#### [WHAT NEEDS TO BE DONE]
Repeat, please, only the lines from the top of the data down to the line with "and polished edges."; include both of those lines.

#### [DATA PROVIDED]
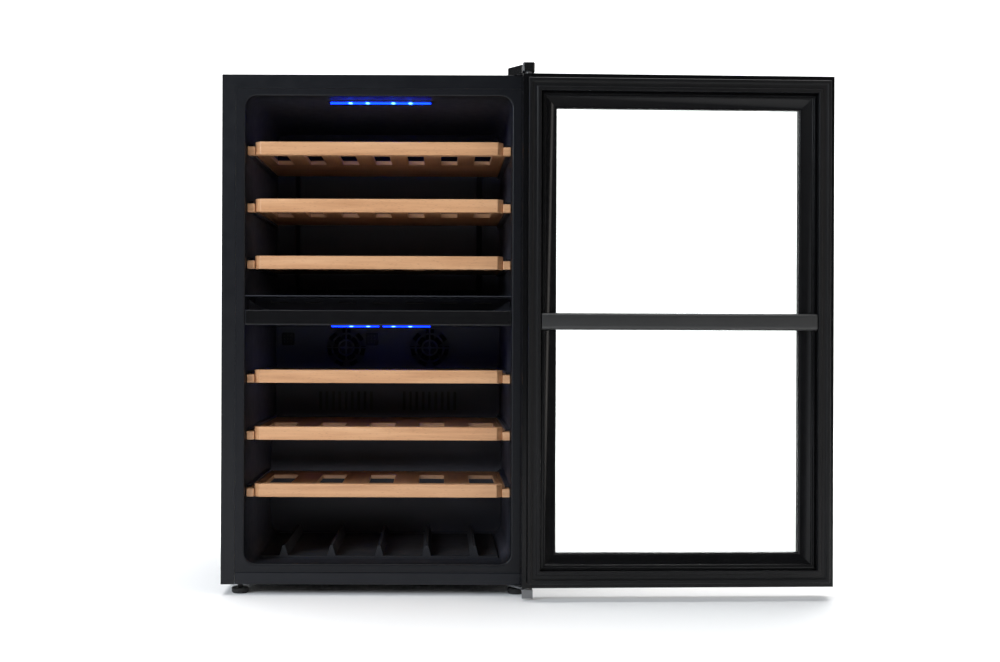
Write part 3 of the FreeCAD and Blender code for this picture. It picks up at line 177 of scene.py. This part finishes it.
LIP_DEPTH = 8 * MM
BAY_DEPTH = 120 * MM


def moulded(name, colour, rough=(0.35, 0.5), grain=900, depth=0.00008, gloss=0.25, inside=None):
    """Moulded plastic: fine spark texture, slight flow marks and polished edges.

    inside is the base colour deep in the bay. It is lighter than at the lip, because little light gets there.
    """
    g = Graph(name)
    light = tuple(min(1, c * 1.45) for c in colour)
    base = g.mix(g.noise(9, detail=5, warp=0.6), colour, light)
    if inside:
        split = g.node("ShaderNodeSeparateXYZ")
        g.link(g.where(), split.inputs["Vector"])
        behind = g.node("ShaderNodeMapRange")
        behind.inputs["From Min"].default_value = LIP_DEPTH
        behind.inputs["From Max"].default_value = BAY_DEPTH
        g.link(split.outputs["Y"], behind.inputs["Value"])
        base = g.mix(behind.outputs["Result"], base, inside)
    worn = g.mix(edge_wear(g, 0.0007), base, tuple(c * 2.2 for c in light))
    flow = g.noise(24, detail=2, stretch=(1, 1, 0.4))
    g.bump(((g.noise(grain, detail=3), 0.2, depth), (flow, 0.02, 0.0003)))
    return g.set(Base_Color=worn, Roughness=g.span(g.noise(60, detail=4), *rough), Specular_IOR_Level=gloss)


def gloss_plastic(name, colour=(0.004, 0.004, 0.0045)):
    """Polished black plastic with faint smears."""
    g = Graph(name)
    base = g.mix(g.noise(11, detail=5), colour, tuple(c * 1.8 for c in colour))
    smear = g.span(g.noise(16, detail=6, stretch=(1, 1, 3), warp=1.5), 0.05, 0.17)
    g.bump(((g.noise(30, detail=2), 0.03, 0.0012),))
    return g.set(Base_Color=base, Roughness=smear, IOR=1.5, Coat_Weight=0.4, Coat_Roughness=0.05)


def zinc():
    """Zinc plated steel with a spangle and rolled streaks."""
    g = Graph("zinc_plate")
    tone = (0.27, 0.275, 0.285)
    crystals = g.node("ShaderNodeTexVoronoi", feature="F1")
    crystals.inputs["Scale"].default_value = 130
    g.link(g.where((1, 1, 0.6)), crystals.inputs["Vector"])
    flake = g.node("ShaderNodeRGBToBW")
    g.link(crystals.outputs["Color"], flake.inputs["Color"])
    base = g.mix(flake.outputs["Val"], tuple(c * 0.8 for c in tone), tone)
    stained = g.mix(g.ramp(g.noise(5, detail=6), ((0.5, 0.0), (0.8, 0.35))), base, (0.2, 0.195, 0.185))
    g.bump(((g.noise(260, detail=4, stretch=(1, 1, 0.1)), 0.08, 0.0003),))
    return g.set(Base_Color=stained, Metallic=1.0, Roughness=g.span(flake.outputs["Val"], 0.38, 0.5))


def brushed_steel():
    """Handle bar with fine lines along its length."""
    g = Graph("brushed_steel")
    lines = g.noise(900, detail=5, stretch=(1, 1, 0.012))
    base = g.ramp(lines, ((0.3, (0.42, 0.43, 0.44)), (0.7, (0.6, 0.61, 0.62))))
    g.bump(((lines, 0.12, 0.0002),))
    return g.set(Base_Color=base, Metallic=1.0, Roughness=g.span(lines, 0.2, 0.34), Anisotropic=0.5)


def enamel():
    """Thick black enamel over a pressed can."""
    g = Graph("black_enamel")
    base = g.ramp(g.noise(18, detail=5), ((0.3, (0.009, 0.009, 0.01)), (0.7, (0.017, 0.017, 0.018))))
    dusty = g.mix(g.ramp(g.noise(7, detail=6), ((0.52, 0.0), (0.85, 0.3))), base, (0.05, 0.047, 0.042))
    g.bump(((g.noise(140, detail=3), 0.14, 0.0005),))
    return g.set(Base_Color=dusty, Roughness=g.span(g.noise(30), 0.28, 0.5), Coat_Weight=0.3,
                 Coat_Roughness=0.2)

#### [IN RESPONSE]
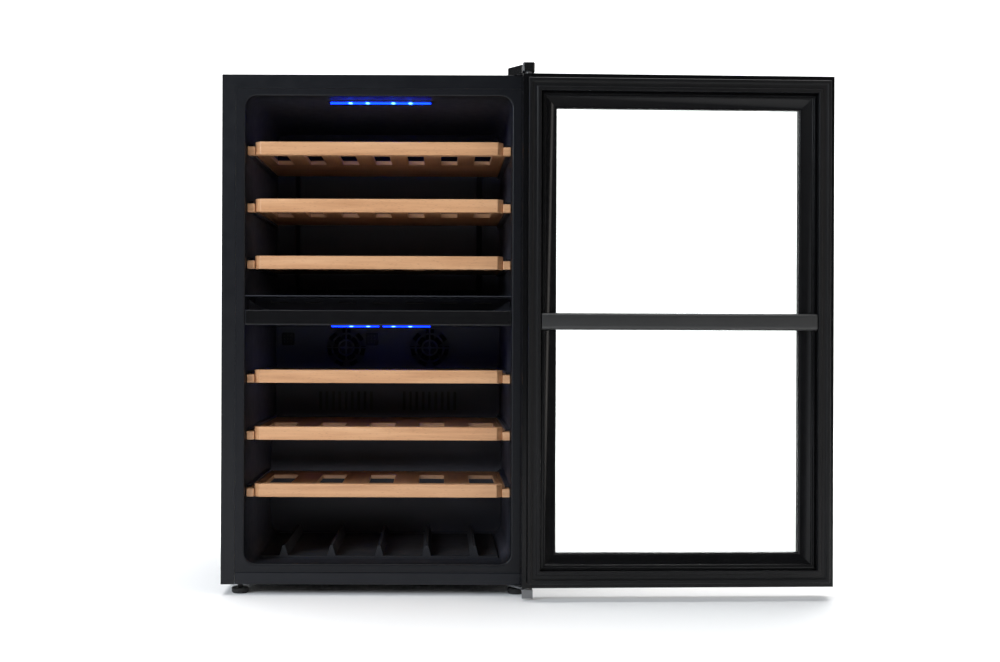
Write part 3 of the FreeCAD and Blender code for this picture. It picks up at line 177 of scene.py. This part finishes it.
LIP_DEPTH = 8 * MM
BAY_DEPTH = 120 * MM


def moulded(name, colour, rough=(0.35, 0.5), grain=900, depth=0.00008, gloss=0.25, inside=None):
    """Moulded plastic: fine spark texture, slight flow marks and polished edges.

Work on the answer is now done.